Dragan Vasiljkovic, 51, was arrested by Australian federal police last month and is being held in a Sydney jail pending an extradition request by Croatia.
Vasiljkovic, also known as "Captain Dragan", is accused of ordering the torture, killing or expulsion of Croatian soldiers and civilians while acting as a Serb paramilitary commander during the violent break up of the former Yugoslavia from 1991-95, AP said.
Following a request by Croatian authorities, federal police arrested Vasiljkovic last month in Sydney, some 4,000 kilometers away from his home in the Western Australian state capital, Perth.
At a hearing in Sydney's Central Local Court on 27 January, Magistrate Allan Moore refused Vasiljkovic's request to be released on bail. Vasiljkovic was not in court for the hearing, but watched proceedings via a video-link from a jail in western Sydney.
A hearing to extradite Vasiljkovic to Croatia scheduled for 10 February was delayed pending a challenge in Australia's High Court over his current detention. Judge Moore postponed a hearing in the case until the Australian High Court decides on Vasiljkovic's appeal against the detention ruling.
According to AP reports, a new hearing will be held in March.
Croatian Justice Minister Vesna Skare Ozbolt said earlier this month Croatia would send Australia a formal request for the hand-over of Vasiljkovic as soon as the Sibenik County Court submits all documents on war crimes which Captain Dragan was suspected of.
The former commander of Serb paramilitary units in Croatia, who now holds Australian citizenship, appeared briefly in court last Friday and the court ruled detention without right to bail until the first hearing on January 27.
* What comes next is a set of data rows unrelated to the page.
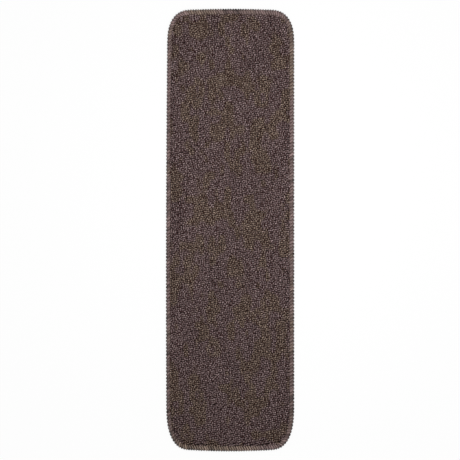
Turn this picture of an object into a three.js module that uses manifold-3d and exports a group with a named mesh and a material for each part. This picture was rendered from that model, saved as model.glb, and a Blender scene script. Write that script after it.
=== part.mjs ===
// A stair tread mat: a strip of tufted carpet on an anti-slip rubber sheet, with yarn sewn over its edge.
// Lengths are millimetres. The origin is the middle of the underside, +Y runs along the mat, +Z is up.
import * as THREE from "three";
import { mergeVertices } from "three/addons/utils/BufferGeometryUtils.js";
import Module from "manifold-3d";

// Overall size
const matLength = 787;
const matWidth = 227;

// The ends and the left-hand side bow out a little: this is how far each stands past where it would meet
// the mat's corner, and the left-hand side is widest below the mat's middle
const topBow = 3.4;
const bottomBow = 5.3;
const leftBow = 1.6;
const leftWidestAt = -105;

// The corners are eased curves, longer along the mat than across it, and a higher power is squarer
const topCornerAcross = 42;
const topCornerAlong = 59;
const bottomCornerAcross = 40.5;
const bottomCornerAlong = 77;
const cornerPower = 2.6;

// Layers
const backingThickness = 2;
const carpetThickness = 6;

// The edge of the carpet and the backing, squeezed thin inside the yarn: what is left of each layer at the
// very edge, and how much of the carpet is left where the pile comes up beside the yarn
const backingAtEdge = 0.5;
const carpetAtEdge = 0.6;
const carpetBesidePile = 2.1;

// The yarn band over that edge: how far it reaches inward on the sides, on the ends and underneath, and
// how thick it lies over the edge, beside it, under it and at its inner lip
const bandOnSides = 7.5;
const bandOnEnds = 9.5;
const bandBeneath = 6;
const yarnOverEdge = 1.2;
const yarnBesideEdge = 1.3;
const yarnUnderEdge = 0.8;
const yarnAtLip = 0.5;

// The band's round section: where its crown, its widest line and its foot lie
const crownInset = 3.2;
const widestAboveBacking = 1.2;
const footInset = 1.2;

// Each stitch is one ridge of the band, and its outer end lies ahead of its inner end
const stitchPitchOnSides = 6;
const stitchPitchOnEnds = 4.45;
const stitchSlant = 5;
const dipBetweenStitches = 0.8;
const dipAtLip = 0.25;

// The pile stands in rows along the mat, with a groove between rows, and its top edge is rounded off
const rowPitch = 2.54;
const rowGrooveDepth = 1.2;
const rowGrooveWidth = 1;
const shoulderAcross = 1.8;
const shoulderDown = 2;

// What is left open between the yarn and what it wraps
const clearance = 0.3;

// Facets of the carpet and the backing, and steps in which lengths along the outline are counted
const facetsPerCorner = 10;
const facetsPerStretch = 4;
const facetsPerShoulder = 2;
const outlineSteps = 4000;

// What follows from those sizes
const halfLength = matLength / 2;
const halfWidth = matWidth / 2;
const pileTop = backingThickness + carpetThickness;
const edgeInset = yarnBesideEdge + clearance;
const besidePileHeight = backingThickness + carpetBesidePile;

// The outline's pieces, counter-clockwise from the foot of the right-hand side:
// right side, corner, top end, corner, left side, corner, bottom end, corner
const outlinePieces = 8;

// A quarter turn of an eased corner, as shares of its two reaches: one falls from 1 while the other rises
function cornerShares(turn) {
  const angle = (turn * Math.PI) / 2;
  return [Math.cos(angle) ** (2 / cornerPower), Math.sin(angle) ** (2 / cornerPower)];
}

class MatOutline extends THREE.Curve {
  getPoint(t, target = new THREE.Vector3()) {
    const round = THREE.MathUtils.euclideanModulo(t, 1) * outlinePieces;
    const piece = Math.floor(round);
    const along = round - piece;
    const [falling, rising] = cornerShares(along);
    const topX = halfWidth - topCornerAcross;
    const topY = halfLength - topCornerAlong;
    const bottomX = halfWidth - bottomCornerAcross;
    const bottomY = halfLength - bottomCornerAlong;
    const straight = (from, to) => from + (to - from) * along;
    const [x, y] = [
      () => [halfWidth, straight(-bottomY, topY)],
      () => [topX + topCornerAcross * falling, topY + topCornerAlong * rising],
      () => [straight(topX, -topX), halfLength],
      () => [-topX - topCornerAcross * rising, topY + topCornerAlong * falling],
      () => [-halfWidth, straight(topY, -bottomY)],
      () => [-bottomX - bottomCornerAcross * falling, -bottomY - bottomCornerAlong * rising],
      () => [straight(-bottomX, bottomX), -halfLength],
      () => [bottomX + bottomCornerAcross * rising, -bottomY - bottomCornerAlong * falling],
    ][piece]();
    const sideBow = x > 0 ? 0 : leftBow;
    const endBow = y > 0 ? topBow : bottomBow;
    const narrowing = 1 - (sideBow / halfWidth) * ((y - leftWidestAt) / halfLength) ** 2;
    const shortening = 1 - (endBow / halfLength) * (x / halfWidth) ** 2;
    return target.set(x * narrowing, y * shortening, 0);
  }
}

const outline = new MatOutline();
outline.arcLengthDivisions = outlineSteps;
const perimeter = outline.getLength();

// A place on the outline and the direction straight inward from it. Facing is 0 on a side and 1 on an end.
function edgeAt(t) {
  const point = outline.getPoint(t);
  const ahead = outline.getTangent(t);
  return { point, inward: new THREE.Vector3(-ahead.y, ahead.x, 0), facing: ahead.x ** 2 };
}

// The same for a share of the way round by length
function edgeAtShare(share) {
  return edgeAt(outline.getUtoTmapping(THREE.MathUtils.euclideanModulo(share, 1)));
}

function bandReach(facing) {
  return THREE.MathUtils.lerp(bandOnSides, bandOnEnds, facing);
}

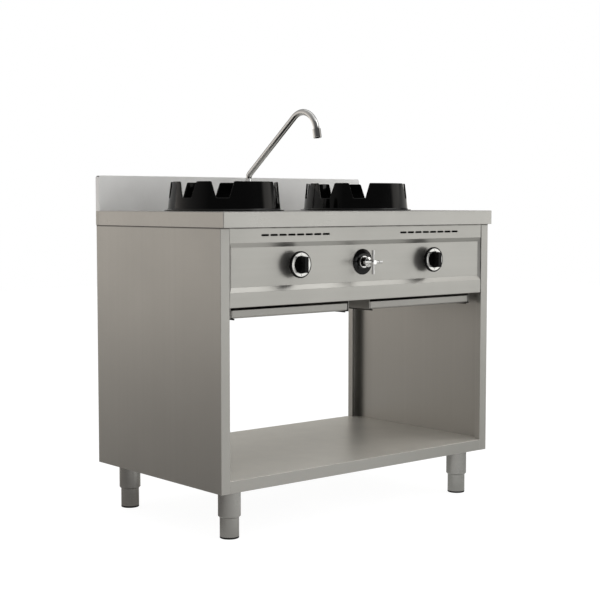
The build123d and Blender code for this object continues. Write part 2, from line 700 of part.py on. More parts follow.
for name, side in sides.items():
    axis_x = side * burner_x
    control_axis = plane_at_y(0, axis_x, control_z)

    # Gas tap: a brass block on the manifold that guides the spindle and houses the plug.
    with BuildPart() as gas_valve:
        with BuildSketch(control_axis.offset(face_back_y)):
            Circle(valve_neck_radius)
        extrude(amount=valve_neck_length)
        box_between(axis_x - valve_width / 2, axis_x + valve_width / 2, block_front_y,
                    block_back_y, control_z - valve_height / 2, control_z + valve_height / 2)
        box_between(axis_x - saddle_width / 2, axis_x + saddle_width / 2,
                    manifold_y - saddle_depth / 2, min(manifold_y + saddle_depth / 2, block_back_y),
                    manifold_z, control_z - valve_height / 2)
        with BuildSketch(control_axis.offset(block_back_y)):
            Circle(valve_outlet_radius)
        extrude(amount=valve_outlet_length)
        with BuildSketch(Plane(origin=(axis_x - valve_width, manifold_y, manifold_z),
                               z_dir=(1, 0, 0))):
            Circle(manifold_radius + running_fit)
        extrude(amount=2 * valve_width, mode=Mode.SUBTRACT)
        with BuildSketch(control_axis.offset(face_back_y)):
            Circle(spindle_radius + running_fit)
        extrude(amount=valve_neck_length + plug_start, mode=Mode.SUBTRACT)
        with BuildSketch(control_axis.offset(plug_front_y)):
            Circle(plug_radius + running_fit)
        extrude(amount=plug_length + seam, mode=Mode.SUBTRACT)
        with BuildSketch(control_axis.offset(plug_front_y + plug_length)):
            Circle(supply_bore)
        extrude(amount=block_back_y + valve_outlet_length - plug_front_y - plug_length,
                mode=Mode.SUBTRACT)
    save(gas_valve, f"{name}_gas_valve")

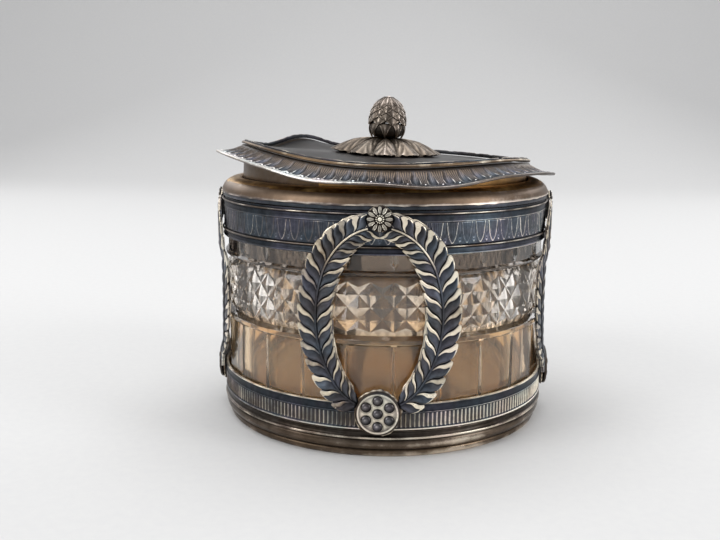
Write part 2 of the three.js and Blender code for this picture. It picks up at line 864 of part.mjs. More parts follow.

The 51-year-old Vasiljkovic is charged, in his capacity as commander of a special Serb paramilitary unit, with torturing and killing captive Croatian soldiers and police in a prison in Knin in June and July 1991 as well as in Bruska near Benkovac in February 1993.
He is also charged with devising, in agreement with a commander of the former Yugoslav People's Army (JNA), a plan of attacks in the Glina area resulting in the destruction of civilian facilities, the expulsion of the local population, the plundering of their property, and the killing and wounding of civilians, including a foreign journalist.